Wah. With only two months since The Ritz closed, I'm now dealing with the closing of another show.
Yes, Lend Me a Tenor played its last performance Feb. 17. And, I'm still dealing with the final episode of "Crowned: The Mother of All Pageants" and the imminent ending of "Project Runway." So much loss. I feel like Sally Field in the "Steel Magnolias" cemetery scene.

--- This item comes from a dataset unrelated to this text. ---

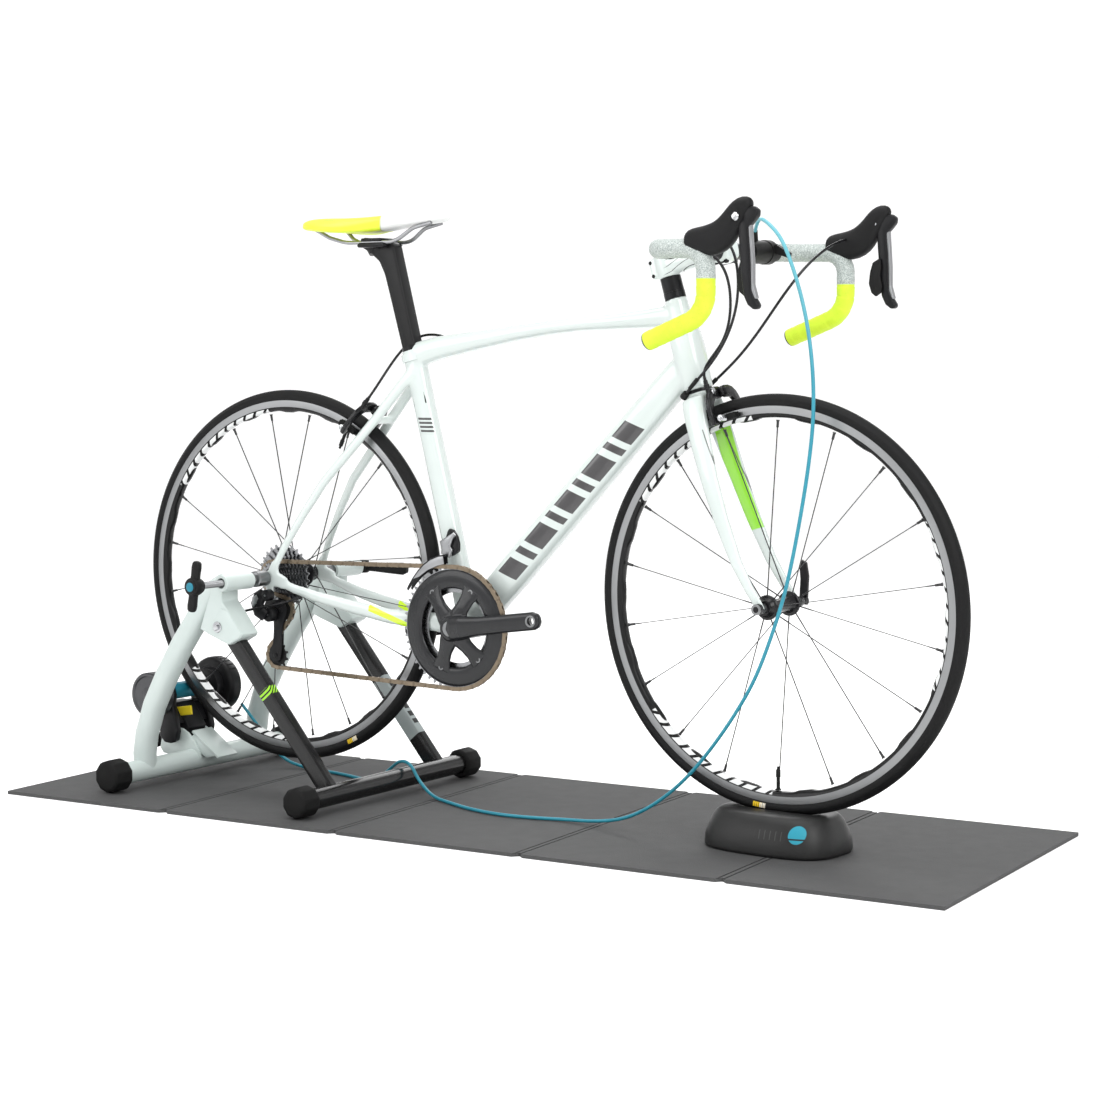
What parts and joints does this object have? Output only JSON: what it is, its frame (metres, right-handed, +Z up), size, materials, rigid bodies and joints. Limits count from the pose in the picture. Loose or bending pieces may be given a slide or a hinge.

Anyhoo, last Sunday night I saw the Actors Fund performance of Young Frankenstein. First of all, it was delicious to hear an overture with a big, fat orchestra. The Hilton Theatre has a relatively large orchestra minimum (the size of the orchestra corresponds to the size of the theatre), but Mel Brooks wanted more strings (lots of the show is underscored like those old, gothic Hollywood movies), so the orchestra is actually over the minimum! Brava! That whole cast is so talented it's mind-boggling. First, I must give a shout out to Megan Mullally's high belt. She certainly didn't get to belt that high when she was playing Marty in Grease! I played in the pit for that show, and I'll never forget the story that circulated around the cast for years about the performance when one of Megan's understudies went on. In the opening scene, Marty takes out a pair of glasses and Frenchie comments, "Hey, Marty! Are those new glasses?" Marty responds, "Yeah! Do they make me look smarter?" And then Frenchie sasses her with, "Nah. We can still see your face." Well, Megan's understudy forgot to pre-set the glasses in her pocket and spread the word surreptitiously. Jessie Stone (who was playing Frenchie) whispered not to worry, she'd handle it. The big moment came and Jessie said, trying to save the day, "Hey, Marty! I hear you're going to get new glasses!" We all expected to hear, "Yeah! Do you think they'll make me look smarter?" to which Jessie would reply, "Nah! We'll still be able to see your face." Instead, the understudy replied with a terse, "No." Silence.
Silence. Finally, Heather Stokes, who was playing Jan, said the next line she could think of. Unfortunately, it was a line from three pages later, which, more unfortunately, was dangerously near the cue line for "Summer Nights". Before anyone knew it, the cue was said, "Summer Nights" began…and Sonny hadn't even made his entrance yet! Carlos Lopez (Sonny) was forced to slink on during the opening vamp, the show continued...and a legend was born. We decided to turn the understudy's acting method into a whole school to counteract the "Yes, and" approach to improv. "Hey! Do you see the six-foot monster coming towards us?"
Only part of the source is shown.